> [Problem statement] Retype, exactly as written, every line from the one containing "Write part 3 of the three.js" down to the one containing "thick folded band", including both, and nothing else.

> [Collected data entries]
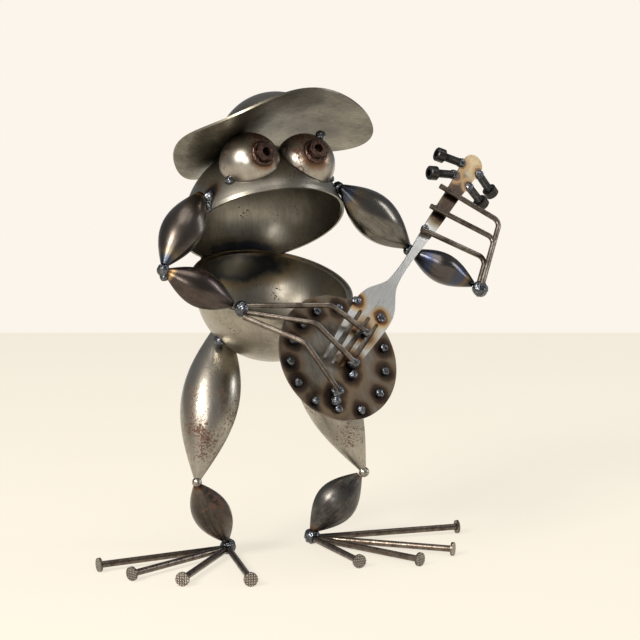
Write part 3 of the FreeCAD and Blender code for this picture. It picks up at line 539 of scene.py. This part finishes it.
# ---------------------------------------------------------------- banjo neck
# A table fork in satin steel, its tines welded to the disc and its handle under the left hand. It is burnt
# straw and brown at the welds, and tan at the end where the screws stand.
finish("banjo_neck_fork", steel(
    "fork_steel", (0.74, 0.72, 0.68), (0.44, 0.42, 0.385), smooth=0.24, cloud=0.4, cloud_size=60, grain=0.5,
    grain_size=600, turn=ALONG, pits=0.3,
    heats_and_painted_light=[{"points": [banjo(36, 10.6, 2), banjo(38.2, -6.6, 2)], "reach": 0.0085,
            "Near": (0.07, 0.07, 0.08), "Middle": (0.20, 0.075, 0.02), "Far": (0.60, 0.42, 0.22)},
           {"points": [banjo(158, 0, 2), banjo(168, 0, 2)], "reach": 0.020, "Near": (0.36, 0.27, 0.15),
            "Middle": (0.33, 0.24, 0.13), "Far": (0.36, 0.31, 0.22)},
           {"points": [banjo(122 + 6 * step, 0, 2) for step in range(6)], "reach": 0.013,
            "Near": (0.055, 0.035, 0.022), "Middle": (0.12, 0.075, 0.035), "Far": (0.30, 0.25, 0.17)},
           {"points": [banjo(165, 8, 1), banjo(154, 7, 1), banjo(168, -6, 1), banjo(155, -5, 1)],
            "reach": 0.0075, "Near": (0.10, 0.11, 0.13), "Middle": (0.10, 0.045, 0.02),
            "Far": (0.30, 0.19, 0.09)},
           {"points": [banjo(1, -8, 2), banjo(22, -3, 2)], "reach": 0.013, "Near": (0.02, 0.017, 0.016),
            "Middle": (0.16, 0.08, 0.035), "Far": (0.42, 0.30, 0.18)}]))

# ---------------------------------------------------------------- finger rods
# Round bar, bent cold and lacquered. It is tan-grey with dark cloudy scale and small rust specks.
# All six are cut from the same bar.
rod_steel = steel("rod_steel", (0.27, 0.235, 0.195), (0.065, 0.048, 0.038), smooth=0.23, cloud=0.85,
                  cloud_size=160, grain=0.4, grain_size=900, stretch=(1, 1, 1), pits=0.3, rust=0.30,
                  rust_size=700)
for side in ("right", "left"):
    for number in (1, 2, 3):
        finish(f"{side}_finger_rod_{number}", rod_steel)

# ---------------------------------------------------------------- toe nails
# Common wire nails in dark steel, four to a foot, their points ground and welded at the heel.
# Their heads are stamped with a waffle grid whose squares are worn bright.


def ridges(material, start, axis, pitch, first, last, deep, crossed=False, worn=None):
    """Adds ridges to a finish between two distances from start along an axis: rings, or squares if crossed.
    worn is a lighter tone for their tops."""
    tree = material.node_tree
    shader = tree.nodes["Principled BSDF"]
    turn = Vector(axis).to_track_quat("Z", "Y").inverted()
    spot = node(tree, "ShaderNodeTexCoord", (-2200, -1500))
    along = node(tree, "ShaderNodeMapping", (-1900, -1500))
    along.inputs["Rotation"].default_value = turn.to_euler()
    along.inputs["Location"].default_value = -(turn @ start)
    tree.links.new(spot.outputs["Object"], along.inputs["Vector"])
    waves = []
    for direction in ("X", "Y") if crossed else ("Z",):
        wave = node(tree, "ShaderNodeTexWave", (-1600, -1500), wave_type="BANDS", bands_direction=direction,
                    inputs={"Scale": 2 * math.pi / (20 * pitch), "Distortion": 0.0})
        tree.links.new(along.outputs[0], wave.inputs["Vector"])
        waves.append(wave.outputs["Fac"])
    raised = maths(tree, *waves, (-1400, -1500), "MINIMUM") if crossed else waves[0]
    split = node(tree, "ShaderNodeSeparateXYZ", (-1600, -1800))
    tree.links.new(along.outputs[0], split.inputs[0])
    begun = maths(tree, split.outputs["Z"], first, (-1400, -1750), "GREATER_THAN")
    ended = maths(tree, split.outputs["Z"], last, (-1400, -1900), "LESS_THAN")
    held = maths(tree, raised, maths(tree, begun, ended, (-1200, -1800)), (-1000, -1600))
    bump = node(tree, "ShaderNodeBump", (-100, -700), inputs={"Strength": 1.0, "Distance": deep})
    tree.links.new(held, bump.inputs["Height"])
    before = shader.inputs["Normal"].links[0].from_socket
    tree.links.new(before, bump.inputs["Normal"])
    tree.links.new(bump.outputs["Normal"], shader.inputs["Normal"])
    if worn:
        colour = shader.inputs["Base Color"].links[0].from_socket
        rubbed = node(tree, "ShaderNodeMix", (100, 500), data_type="RGBA", clamp_factor=True)
        tree.links.new(held, rubbed.inputs["Factor"])
        tree.links.new(colour, rubbed.inputs["A"])
        rubbed.inputs["B"].default_value = (*worn, 1)
        tree.links.new(rubbed.outputs["Result"], shader.inputs["Base Color"])


NAIL_LIFT = 4
NAIL_HEEL = {"right": frog(-28.5, 2.0, NAIL_LIFT), "left": frog(25.8, 0.3, NAIL_LIFT)}
NAIL_ENDS = {"right": [(-109.2, 2.0), (-100.2, -24.3), (-79.9, -47.8), (-46.8, -66.1)],
             "left": [(116.6, -17.4), (86.1, -61.9), (57.1, -73.0), (24.4, -60.6)]}
WAFFLE_PITCH, WAFFLE_SKIN, WAFFLE_DEEP = 0.0014, 0.0004, 0.0005
WAFFLE_BRIGHT = (0.50, 0.46, 0.41)
for side, ends in NAIL_ENDS.items():
    for number, (x, y) in enumerate(ends, start=1):
        end = frog(x, y, NAIL_LIFT)
        nail_steel = steel(f"{side}_nail_steel_{number}", (0.25, 0.205, 0.165), (0.06, 0.045, 0.035),
                           smooth=0.26, cloud=0.8, cloud_size=200, grain=0.4, stretch=(1, 1, 1), pits=0.6,
                           rust=0.28, rust_size=700)
        ridges(nail_steel, end, end - NAIL_HEEL[side], WAFFLE_PITCH, -WAFFLE_SKIN, WAFFLE_SKIN, WAFFLE_DEEP,
               crossed=True, worn=WAFFLE_BRIGHT)
        finish(f"{side}_toe_nail_{number}", nail_steel)

# ---------------------------------------------------------------- tuning screws
# Socket-head cap screws in black oxide, two to a side, their threads bare up to the head.
# Each has its tip along and across the neck, the way it runs, and how far it leans off the face.
SCREWS = [((165.0, 8.0), (-6.4, 12.7), 0), ((154.0, 7.6), (-10.6, 11.4), 0),
          ((167.8, -5.9), (1.7, -12.2), -0.48), ((155.2, -5.2), (2.8, -12.4), -0.48)]
THREAD_PITCH, THREAD_LONG, THREAD_DEEP = 0.0009, 0.0118, 0.0009
for number, ((along, across), (run, rise), lean) in enumerate(SCREWS, start=1):
    black_oxide = steel(f"black_oxide_{number}", (0.060, 0.058, 0.055), (0.022, 0.021, 0.02), smooth=0.30,
                        cloud=0.5, cloud_size=300, grain=0.3, stretch=(1, 1, 1), pits=0.2, coat=0.1)
    axis = (ALONG * run + ACROSS * rise).normalized() + OUT * lean
    ridges(black_oxide, banjo(along, across, 1), axis, THREAD_PITCH, 0.0, THREAD_LONG, THREAD_DEEP)
    finish(f"tuning_screw_{number}", black_oxide)

# ---------------------------------------------------------------- pupil nuts
# A plain hexagon nut on each eye, hole outwards, rusted dark all over.
# Their worn copies are made with the weld beads, in this finish.
nut_rust = steel("nut_rust", (0.13, 0.075, 0.058), (0.035, 0.02, 0.016), smooth=0.33, cloud=0.8,
                 cloud_size=250, grain=0.3, stretch=(1, 1, 1), pits=0.5, rust=0.34, rust_size=600)

# ---------------------------------------------------------------- weld beads
# Most joints are beads of weld metal: glossy blue-grey blobs with a rippled skin. Each bead takes the place
# of the plain one in the CAD model.
weld_metal = steel("weld_metal", (0.19, 0.205, 0.225), (0.04, 0.042, 0.048), smooth=0.17, cloud=0.9,
                   cloud_size=420, grain=0.3, grain_size=1500, stretch=(1, 1, 1), pits=0.3, rust=0.12,
                   rust_size=900, bump=0.5)
BEAD_VOXEL, BEAD_LUMP, BEAD_LUMP_SIZE = 0.00028, 0.0012, 0.0022
KNEE_LUMP = 0.0010
RING_VOXEL, RING_LUMP = 0.00022, 0.0009
NUT_VOXEL, NUT_LUMP, NUT_LUMP_SIZE = 0.00020, 0.0006, 0.0016


def lumpy_copy(name, voxel, lump, lump_size, material, sink=0.62):
    """A copy of a CAD node with its loose triangles merged, remeshed and pushed about by clouds. The higher
    sink is, the further the whole skin moves inwards."""
    bpy.ops.object.select_all(action="DESELECT")
    piece = bpy.data.objects.new(name + "_bead", nodes[name].data.copy())
    bpy.context.scene.collection.objects.link(piece)
    piece.select_set(True)
    bpy.context.view_layer.objects.active = piece
    bpy.ops.object.mode_set(mode="EDIT")
    bpy.ops.mesh.select_all(action="SELECT")
    bpy.ops.mesh.remove_doubles(threshold=0.00001)
    bpy.ops.object.mode_set(mode="OBJECT")
    remesh = piece.modifiers.new("remesh", "REMESH")
    remesh.mode = "VOXEL"
    remesh.voxel_size = voxel
    remesh.use_smooth_shade = True
    bpy.ops.object.modifier_apply(modifier="remesh")
    clouds = bpy.data.textures.new(name + "_lumps", "CLOUDS")
    clouds.noise_scale = lump_size
    push = piece.modifiers.new("push", "DISPLACE")
    push.texture = clouds
    push.texture_coords = "LOCAL"
    push.strength = lump
    push.mid_level = sink
    bpy.ops.object.modifier_apply(modifier="push")
    smooth = piece.modifiers.new("smooth", "SMOOTH")
    smooth.iterations = 1
    bpy.ops.object.modifier_apply(modifier="smooth")
    piece.data.materials.clear()
    piece.data.materials.append(material)
    bpy.ops.object.shade_smooth()
    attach(piece, "root")
    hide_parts(name)
    return piece


for name in ("neck_weld", "hip_welds", "shoulder_welds", "elbow_welds", "wrist_welds", "hat_welds",
             "eye_welds", "drum_dots", "fingertip_welds", "neck_plug_welds", "screw_welds", "fret_welds"):
    lumpy_copy(name, BEAD_VOXEL, BEAD_LUMP, BEAD_LUMP_SIZE, weld_metal)
# the heels' beads stand on the floor, so their skin stays above it
lumpy_copy("ankle_welds", BEAD_VOXEL, BEAD_LUMP, BEAD_LUMP_SIZE, weld_metal, sink=0.78)
# the knees are pinched flat rather than beaded, and their steel is painted lighter as a painted highlight on
# the pinched necks
pinched_highlight_steel = steel("pinched_highlight_steel", (0.52, 0.49, 0.43), (0.16, 0.14, 0.115), smooth=0.20, cloud=0.8,
                      cloud_size=220, grain=0.3, pits=0.5, rust=0.2)
lumpy_copy("knee_welds", BEAD_VOXEL, KNEE_LUMP, BEAD_LUMP_SIZE, pinched_highlight_steel)
# the nuts have rusted into their weld rings
lumpy_copy("nut_welds", RING_VOXEL, RING_LUMP, NUT_LUMP_SIZE, nut_rust)
for side in ("right", "left"):
    lumpy_copy(f"pupil_nut_{side}", NUT_VOXEL, NUT_LUMP, NUT_LUMP_SIZE, nut_rust)
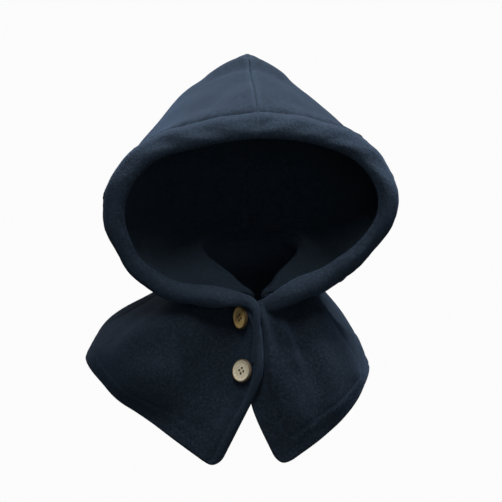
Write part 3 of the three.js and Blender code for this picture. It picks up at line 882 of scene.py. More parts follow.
@dataclass
class Hood:
    """The two-layer hood: outer and lining panels that meet at a crown and back seam, and the
    thick folded band round the face opening."""

    layer_offset: float = 0.5 * (LAYER_GAP + FLEECE)
    allowance: float = 0.025
    band_thickness: float = 12.0 * MM
    band_tuck: float = 4.0 * MM
    band_length: float = 440 * MM
    panel_height: float = 300 * MM
    panel_depth: float = 165 * MM
    grid_step: float = 2.3 * MM
    seam_width: float = 2.8 * MM
    seam_dip: float = 2.5 * MM
    foot_dip: float = 3.0 * MM
    foot_reach: float = 6 * MM
    gather_height: float = 1.7 * MM
    apex_reach: float = 11 * MM
    apex_drops: tuple[float, float] = (2.2 * MM, 4.5 * MM)
    tape_foot: float = -9 * MM
    tape_height: float = 10.5 * MM
    tape_thickness: float = 1.8 * MM
    folds: tuple[Fold, ...] = (
        Fold((-36, 60, 170), (-7, 52, 181), 8, 2.8),
        Fold((7, 49, 180), (30, 42, 171), 8, 2.6),
        Fold((-34, 40, 168), (-7, 34, 179), 9, -2.8),
        Fold((7, 32, 179), (30, 26, 169), 8, -2.4),
        Fold((14, 4, 175), (40, -24, 160), 10, 1.8),
        Fold((-12, 0, 176), (-44, -28, 158), 13, -2.0),
        Fold((-70, -34, 132), (-118, -20, 84), 22, 2.4),
        Fold((-84, -6, 112), (-116, 6, 66), 16, -2.0),
        Fold((70, -30, 132), (112, -22, 84), 22, 2.0),
        Fold((60, 10, 132), (98, 14, 88), 16, -1.8),
        Fold((-128, -28, 48), (-100, -30, 4), 14, 2.0),
        Fold((118, -28, 52), (88, -30, 6), 14, 1.8),
    )
    net: ShapeNet = field(init=False)

    def __post_init__(self) -> None:
        """Joins the two halves' nets, and carries each column on over the crown."""
        rights = MM * np.array(HOOD_RIGHT, float).transpose(1, 0, 2)
        lefts = MM * np.array(HOOD_LEFT, float).transpose(1, 0, 2)
        right_over = np.concatenate([rights, lefts[:, [CROWN_ROW - 1, CROWN_ROW - 2]]], axis=1)
        left_over = np.concatenate([lefts, rights[:, [CROWN_ROW - 1, CROWN_ROW - 2]]], axis=1)
        self.net = ShapeNet(np.concatenate([right_over, left_over[-2::-1]]), -1)

    def layout(self, c: Grid, r: Grid, side: Side) -> Layout:
        """A grid laid on one half of the hood."""
        first, last = sorted((self.rim_column(side), BACK_SEAM_COLUMN))
        return Layout(self.net.at(c, r), self.net.normal(c, r, first, last, CROWN_ROW))

    def rim_column(self, side: Side) -> int:
        """The net's column along the rim of the face opening."""
        return 0 if side is Side.RIGHT else self.net.column_span

    def apex(self) -> Grid:
        """The hood's point, where the crown seam meets the back seam."""
        return self.net.points[BACK_SEAM_COLUMN, CROWN_ROW]

    def relief(self, points: Grid) -> Grid:
        """Height of the hood's cloth, the same for every layer."""
        return relief(points, self.folds, 0.5 * MM, 11)

    @staticmethod
    def beside_seam(points: Grid, side: Side) -> Grid:
        """Keeps a half on its own side of the crown and back seam, but for the turned allowance."""
        kept = points.copy()
        kept[..., 0] = side.value * np.maximum(side.value * kept[..., 0], -0.6 * MM)
        return kept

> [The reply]
Write part 3 of the three.js and Blender code for this picture. It picks up at line 882 of scene.py. More parts follow.
@dataclass
class Hood:
    """The two-layer hood: outer and lining panels that meet at a crown and back seam, and the
    thick folded band round the face opening."""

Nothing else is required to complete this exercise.